Ms. Swank's two Oscars (she won her first in 2000 for "Boys Don't Cry") don't figure in the dιcor. The statuettes are stashed behind her computer in her office.

Working with Ms. Swank and Mr. Lowe was not always a smooth collaboration. "There was an ongoing argument over the paint color in the bedroom," Mr. Zeff recalled. "He wanted to go bright. She wanted to stay dark. We would buy things, and she would love it, but he wasn't really into it, or vice versa."

When Mr. Zeff presented them with the wallpaper for the second-floor study - a pattern of bare trees on a tea-colored background - Mr.
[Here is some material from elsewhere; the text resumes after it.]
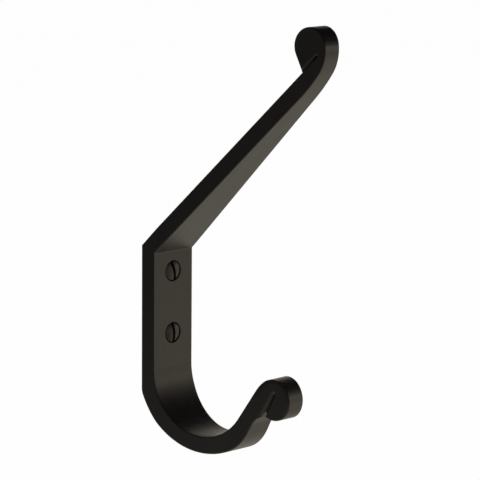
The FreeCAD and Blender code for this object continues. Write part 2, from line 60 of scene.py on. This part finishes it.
# Studio. As the coat's reflections see them, the surroundings are painted white up to a little above the
# horizon on the right and in front, and painted dark overhead, behind the camera and to the left of the
# object. Reflections alone see what ends in IN_COAT: these are painted reflections.
FLOOR_DROP = 0.15
FLOOR_SIZE = 12.0
FLOOR_COLOUR = (0.93, 0.93, 0.93, 1)
FLOOR_SHARE = 0.95
AMBIENT = 0.8
# Painted reflections: the room and the floor as only the coat's reflections see them
ROOM_IN_COAT = (1.0, 0.93, 0.84, 1)
FLOOR_IN_COAT = (0.53, 0.492, 0.43, 1)
CEILING_HEIGHT = 0.42
CEILING_SIZE = 6.0
CEILING_DARK_RADIUS = 0.70
CEILING_FADE_RADIUS = 2.8

# Cards, which only the coat sees: glowing and dark sheets that paint reflections on the coat and light
# nothing. The side card's stops are shares of its height and the brightness of the painted reflection at
# each.
SIDE_PAINTED_REFLECTIONS = ((0.36, 0.17), (0.42, 0.065), (0.62, 0.115))
SIDE_CARD_AZIMUTH = -135.0
SIDE_CARD_DISTANCE = 0.32
SIDE_CARD_SIZE = 1.1
# Wall card: a pale sheet that paints a reflection of a lit wall on the coat
WALL_PAINTED_REFLECTION = (0.60, 0.56, 0.50, 1)
WALL_CARD_RISE = 0.45
WALL_CARD_AZIMUTH = 135.0
WALL_CARD_DISTANCE = 0.8
WALL_CARD_SIZE = 0.84
# Back card: a dark sheet that paints a dark reflection behind the camera
BACK_PAINTED_REFLECTION = (0.02, 0.02, 0.02, 1)
BACK_CARD_DISTANCE = 1.3
BACK_CARD_SIZE = 2.0
# Left card: a dark sheet on the floor to the left that paints a dark reflection
LEFT_PAINTED_REFLECTION = (0.05, 0.05, 0.05, 1)
LEFT_CARD_SIZE = 2.0
LEFT_CARD_EDGE = -0.36
# A panel is drawn one metre square and then sized, so its own coordinates run this far from its middle
PANEL_HALF = 0.5

# Painted pool of light on the floor, which only reflections see, so tall that its own height plays no part
POOL_CENTRE = (0.42, -0.54)
POOL_RADIUS = 0.72
POOL_HEIGHT = 1000
POOL_IN_COAT = (1.0, 0.93, 0.82, 1)

# Key lamp
KEY_AZIMUTH = 42.0
KEY_ELEVATION = 25.0
KEY_DISTANCE = 2.4
KEY_SIZE = 1.6
KEY_POWER = 9.0
KEY_COLOUR = (1.0, 0.96, 0.90)

# Surfaces: the darkest and palest tones, the shine, the roughness, and the height of the brush lines
COAT_DEEP = (0.0035, 0.0033, 0.0033, 1)
COAT_PALE = (0.0045, 0.0042, 0.0041, 1)
COAT_SPECULAR = 0.65
COAT_ROUGHNESS = 0.34
COAT_GRAIN = 0.09 * MILLIMETRE
SCREW_DEEP = (0.0034, 0.0032, 0.0032, 1)
SCREW_PALE = (0.0046, 0.0044, 0.0042, 1)
SCREW_SPECULAR = 0.52
SCREW_ROUGHNESS = 0.38
SCREW_GRAIN = 0.02 * MILLIMETRE

# Grain of both: the brush ran along the bar, so its lines change quickly across the width and slowly along
# it. Each noise has its scale, its detail and its roughness, and NOISE_RANGE is where most of its values lie.
SHINE_TINT = (1.0, 0.93, 0.82, 1)
BRUSH_STRETCH = (1100, 45, 45)
BRUSH_NOISE = (1.0, 4.0, 0.65)
PEEL_NOISE = (900.0, 2.0, 0.5)
CLOUD_NOISE = (60.0, 3.0, 0.55)
NOISE_RANGE = (0.3, 0.7)
ROUGHNESS_SPREAD = 0.05
BRUSH_STRENGTH = 0.5
PEEL_STRENGTH = 0.3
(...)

Lowe balked. Ms. Swank, on the other hand, "freaked out, I loved it so much." They compromised by using the wallpaper on just one wall. The others were painted a chocolate brown, giving the room an elegant but offbeat vibe, like a ballroom crossed with a 1970's rec room.

The couple's busy schedules dragged the project out over a year and a half. "It was disconcerting," Mr. Zeff said. "We would get into a rhythm, and then they had to leave again. They wanted to be part of the process, but decisions could not be made quickly."

Ms. Swank, Mr. Lowe and their menagerie - two dogs, two parrots, a rabbit, and a cat - seem comfortably settled for now. But the acting life is rootless, and they do not rule out the possibility of starting over with a new place in a few years.

"We may be filming somewhere and fall in love with the place and want to move," Ms. Swank said. "I love living here, but I'm not so connected to the house that I can't live without it. Part of that comes from my background: I was fortunate not to have material things bring me happiness. This house is not going to make or break me."

In the meantime they are fine-tuning the details with Mr. Zeff: touching up the paint on baseboards and shelves in the office; installing lights for the custom bird cages Mr. Zeff designed for Seuss, an African Grey parrot, and Angel, a Senegal parrot; and designing a stand for an aquarium.

"Chad and I never see something as a done deal," Ms. Swank said. "We're a work in progress. It's a work in progress."